A strong report often shows the relationship between:
- what the dance looks like
- what the dance means
- how the dance is taught or performed
- why the dance matters in its cultural setting
That relationship is central to Investigating Dance. The topic asks students to explore unfamiliar dance forms through academic and practice-based inquiry, and research report planning is the first step in doing that effectively.
Conclusion
Research Report Planning is the stage where a broad interest becomes a focused investigation. By choosing a manageable topic, writing a strong research question, finding reliable evidence, organizing notes, and connecting findings to dance practice and context, students can build a report that is clear, informed, and meaningful. This process supports the wider IB Dance HL goal of understanding dance as a living art form shaped by history, culture, identity, and performance. Careful planning turns curiosity into structured inquiry, which is exactly what strong academic dance research requires ✨
Study Notes
- A research report investigates dance through evidence, analysis, and context.

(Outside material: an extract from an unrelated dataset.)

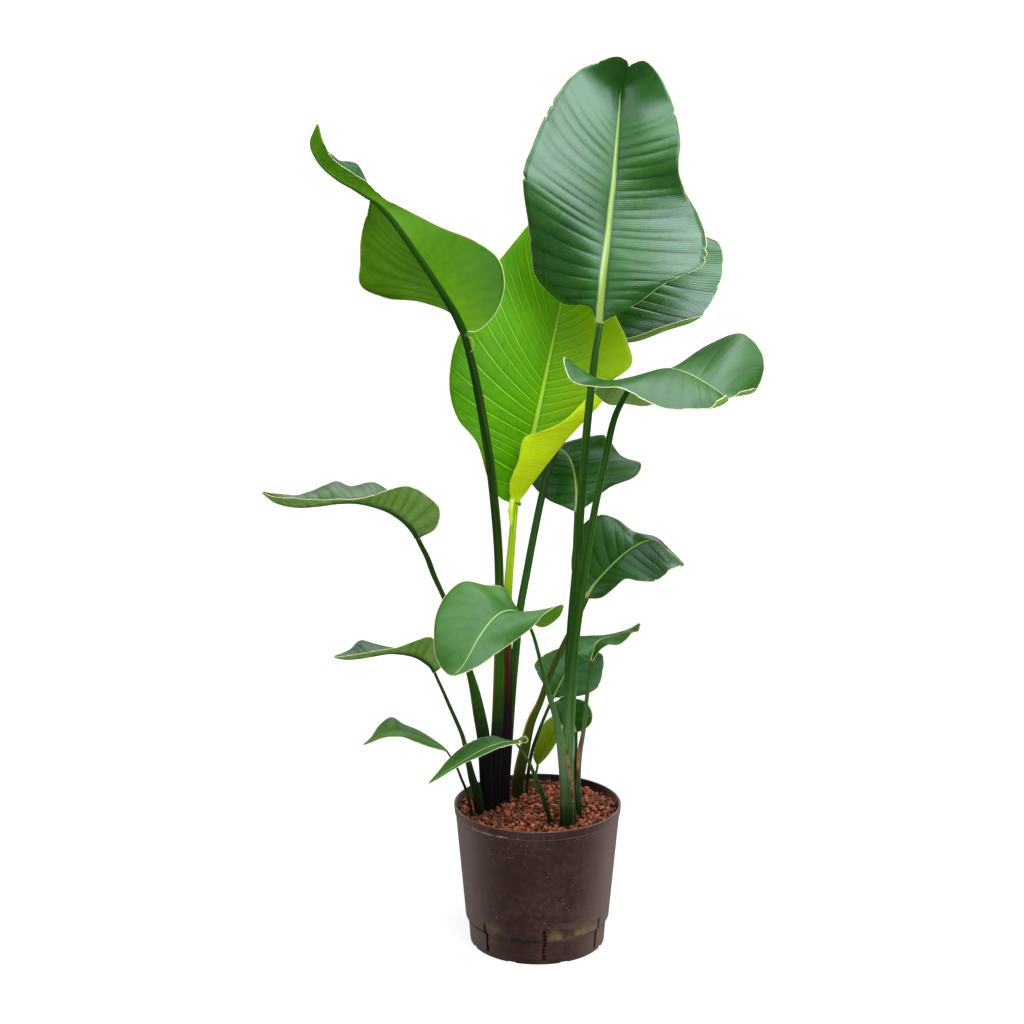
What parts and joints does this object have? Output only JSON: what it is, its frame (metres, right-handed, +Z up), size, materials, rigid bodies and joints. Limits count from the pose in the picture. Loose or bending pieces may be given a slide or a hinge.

- Planning is important because it narrows a broad topic into a manageable focus.
- A good research question is specific, researchable, and analytical.
- Useful key terms include topic, scope, context, sources, evidence, analysis, interpretation, and comparison.
- Reliable sources may include books, journals, interviews, archives, and performance recordings.
- Dance research should consider movement, meaning, history, culture, and performance setting.
- Organizing notes by theme helps turn research into a clear report structure.
- Research Report Planning connects academic study with practice-based inquiry.
- In IB Dance HL, the goal is not only to describe dance, but also to explain and interpret it.
- Strong planning supports the broader topic of Investigating Dance by building informed, evidence-based understanding.